Боль в ноге постепенно стихла. Я уселся поудобнее, положил голову на спинку и стал разглядывать проносящийся за окном пейзаж. Никаких мыслей в голове не было. Только усталость. Акоп послал мне в лицо солнечного зайчика и, когда я повернулся, подмигнул:
— Не дрейфишь?
— Чего уж, — ответил я. — Уже столько навидался, что хочется только, чтобы все это быстрее закончилось.
— А быстрее не получится, как бы тебе ни хотелось. Даже если мы сегодня убьем или схватим Штамма, всегда найдутся его помощники, другие идеологи или им подобные. Надо искоренять сумеречных до последнего игрока. Чтобы их совсем не было. Только тогда все будет спокойно.
— Ты говоришь прямо как жрец, — произнес я. — Только он хотел уничтожить всех, а не только вас.
— А я просто устал, — чуть улыбнулся Акоп. — Веришь ты или нет, но я устал уже воевать. Иногда думаю: зачем вообще ввязался в эту дурацкую игру? А потом думаю, что все-таки правильно сделал. Так бы лежал сейчас в гробу, где-нибудь за городом, и в моей бы черепушке ползали червяки. Представляешь, каково? Но зато повидался бы с Создателем!
— Ты веришь в Создателя? — спросил я, прикрывая глаза. Очень хотелось спать. Ехать еще почти два часа, так что я, может, успею немного отдохнуть.

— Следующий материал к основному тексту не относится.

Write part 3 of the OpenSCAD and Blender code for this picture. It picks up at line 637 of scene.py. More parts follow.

— Я? Не знаю. — Акоп пожал плечами. — Вроде и верю, ведь я получил от него дар и бессмертие, а вроде и нет, ведь я его никогда не видел. Только слышал о нем. Мне даже иногда кажется, что я был бессмертен и одарен с самого своего рождения. А потом кто-то просто увидел это во мне и сделал игроком. А на самом деле я такой и был. И все такие были. Просто один человек смог различить в нас необычайное. А затем ему захотелось развлечься, и он придумал весь этот миф о Создателе и об Игре.
— А Исправители?
— Может, он и есть Исправители? Один человек во многих лицах. Или целая компания фанатиков Игры, забавляющаяся с людьми таким вот оригинальным способом.
— Акоп, ты несешь чушь, — твердо заявил Сом, — отвернись лучше и не мешай Виталику отдыхать. Это мы привыкшие к подобному, а ему-то…

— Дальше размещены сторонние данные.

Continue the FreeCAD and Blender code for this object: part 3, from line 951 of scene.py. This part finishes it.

— Да я уже почти привык, — слабо возразил я. — Еще немного, и можете принимать меня к себе в игроки.
— Ты и так почти наш, — ответил Сом.
Акоп отвернулся к окну и стал ковыряться ножом в обшивке.

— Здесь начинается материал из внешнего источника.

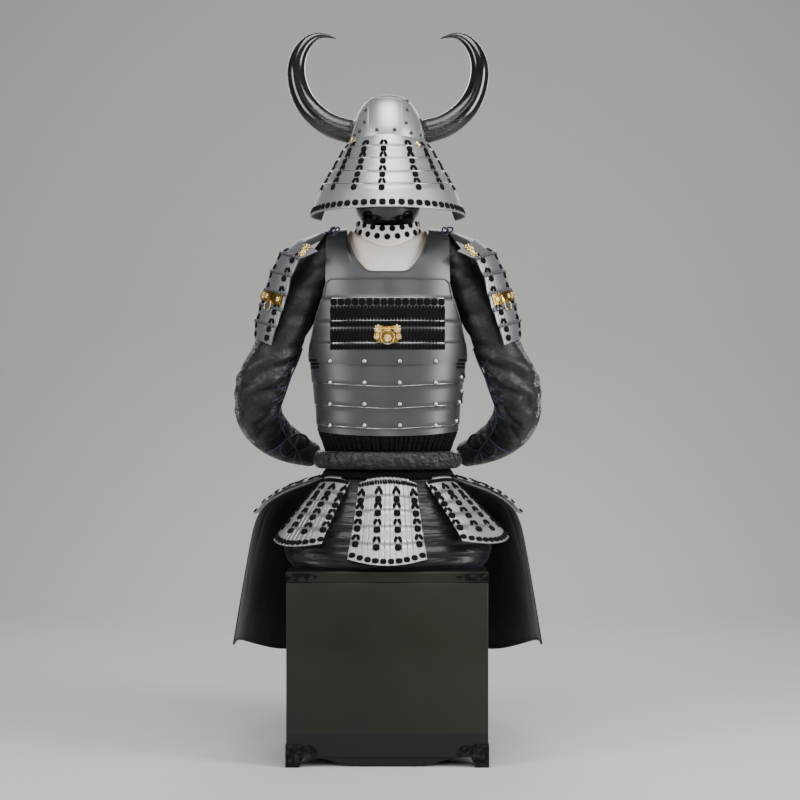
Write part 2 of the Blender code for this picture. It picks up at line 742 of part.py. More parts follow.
def waist():
    """The strands that hang from the cuirass, and the brocade roll round them."""
    turns = [360 * j / 28 for j in range(28)]
    rows = []
    for ring, lift in zip(LACING, (WAIST_RISE, WAIST_RISE / 2, 0, 0, 0, 0)):
        row = []
        for turn in turns:
            x, y = oval_point(turn, ring.half_width, ring.back, ring.front, TORSO_POWER)
            row.append(Vector((x, y, ring.z + lift * math.sin(math.radians(turn)) ** 2)))
        rows.append(row)
    sheet("waist_lacing", rows, CLOTH, "lacing", wraps=True)
    rows = []
    for k in range(8):
        angle = math.pi / 2 - 2 * math.pi * k / 8
        row = []
        for j, turn in enumerate(turns):
            crease = 1 + 0.07 * math.sin(2.3 * j) if math.cos(angle) > 0.1 else 1.0
            out = ROLL_THICK * (1 + math.cos(angle) * crease) + 0.0007
            x, y = oval_point(turn, 0.147 + out, 0.101 + out, 0.111 + out, TORSO_POWER)
            row.append(Vector((x, y, ROLL_LEVEL + ROLL_TALL * math.sin(angle))))
        rows.append(row)
    shape = loft(rows + [rows[0]], wraps=True)
    bmesh.ops.remove_doubles(shape, verts=shape.verts, dist=1e-6)
    add_object("waist_roll", finish_mesh(shape, "waist_roll"), "brocade")


def waist_turn(arc):
    """Turn on the waist ring at a distance along it from the middle of the back."""
    sizes = WAIST_RING[1:]
    last = oval_point(0, *sizes, TORSO_POWER)
    walked = 0.0
    for turn in range(1, 181):
        here = oval_point(turn, *sizes, TORSO_POWER)
        step = math.dist(last, here)
        if walked + step >= abs(arc):
            return math.copysign(turn - 1 + (abs(arc) - walked) / step, arc)
        walked += step
        last = here
    return math.copysign(180, arc)


def tasset_rows(spec):
    """Rows of one skirt panel of five lames that flares out from the waist ring."""
    heading = math.radians(spec.heading)
    away = Vector((math.sin(heading), -math.cos(heading), 0))
    across = Vector((math.cos(heading), math.sin(heading), 0))
    down = Vector((0, 0, -1))
    steps = 40
    walked = [Vector()]
    flares = []
    for i in range(steps + 1):
        share = i / steps
        flare = math.radians(spec.flare_top + (spec.flare_hem - spec.flare_top) * share**2)
        flares.append(flare)
        step = (away * math.sin(flare) + down * math.cos(flare)) * (TASSET_LENGTH / steps)
        walked.append(walked[-1] + step)
    levels = []
    for i, (top, hem) in enumerate(zip(TASSET_LAMES, TASSET_LAMES[1:])):
        last = i == len(TASSET_LAMES) - 2
        levels.append((top + (0.004 if i else 0), LAME_STEP / 2 if i else 0.0))
        levels.append((hem - (0 if last else 0.004), 0.0 if last else -LAME_STEP / 2))
    rows = []
    for share, out in levels:
        place = share * steps
        index = min(int(place), steps - 1)
        run = walked[index].lerp(walked[index + 1], place - index)
        normal = away * math.cos(flares[index]) - down * math.sin(flares[index])
        spread = (spec.hem_half - spec.top_half) * share
        hang = away * math.sin(flares[0]) + down * math.cos(flares[0])
        bow = TASSET_BOW * math.cos(flares[0])
        hem_curve = TASSET_ARCH + TASSET_HEM_CURVE if abs(spec.heading) < 90 else 0.0
        row = []
        for j in range(7):
            u = j / 3 - 1
            turn = waist_turn(spec.arc + u * spec.top_half)
            sizes = [size + STEEL * math.cos(flares[0]) + 2 * GAP for size in WAIST_RING[1:]]
            x, y = oval_point(turn, *sizes, TORSO_POWER)
            arch = TASSET_ARCH - hem_curve * share**1.5
            top = Vector((x, y, TASSET_TOP)) + hang * (arch * u * u)
            row.append(top + run + across * (u * spread) + normal * (out - bow * u * u))
        rows.append(row)
    return rows


def skirt():
    """The seven tassets."""
    for spec in TASSETS:
        sheet(spec.name, tasset_rows(spec), STEEL, "steel")


def seat_and_thighs():
    """The satin seat cloth on the lid, and the two thigh guards in front of it."""
    rows = []
    for ring in SEAT:
        row = []
        for j in range(28):
            turn = 360 * j / 28
            sizes = (ring.half_width, ring.back, ring.front)
            x, y = oval_point(turn, *sizes, SEAT_POWER)
            row.append(Vector((x, y, ring.z)))
        rows.append(row)
    sheet("seat_cloth", rows, CLOTH, "satin", wraps=True)
    first, last = THIGH_TURNS
    rows = []
    for ring in THIGH:
        row = []
        for j in range(11):
            turn = first + (last - first) * j / 10
            sizes = (ring.half_width, ring.back, ring.front)
            x, y = oval_point(turn, *sizes, THIGH_POWER)
            hang = max(0.0, (THIGH[4].z - ring.z) / (THIGH[4].z - THIGH[-1].z))
            drop = THIGH_HEM_DROP * hang * min(1.0, max(0.0, (turn - 88) / 50))
            row.append(Vector((x, y, ring.z - drop)))
        rows.append(row)
    sheet("thigh_guard_right", rows, CLOTH, "thigh_cloth")
    sheet("thigh_guard_left", mirrored(rows), CLOTH, "thigh_cloth")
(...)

Я закрыл глаза и увидел перед собой горящего жреца.
Лицо его покрылось волдырями, волосы уже сгорели, обнажая почерневшую кожу, один глаз вытекал, пузырясь, по щеке, подбородку, капая на землю. Губы обгорели, зубы уже не были белыми, а обуглились. Рот жреца был открыт, и огонь лизал его десны, нёбо, язык. И из этого рта доносился едва слышный крик. Почти неуловимый. Но я понял, что он хочет сказать, он проклинал меня. И не только меня. Вообще всех, кого можно было только проклясть. Всех, кого вспомнил его обезумевший от температуры мозг. Тело жреца было одним живым факелом. Он извивался, зажатый кусками железа и обуглившимися сиденьями, и пистолет в его руке вздрагивал от каждого выстрела, посылая в воздух все новый и новый патрон. А когда патроны кончились, пистолет просто клацал, пока его боек не оплавился.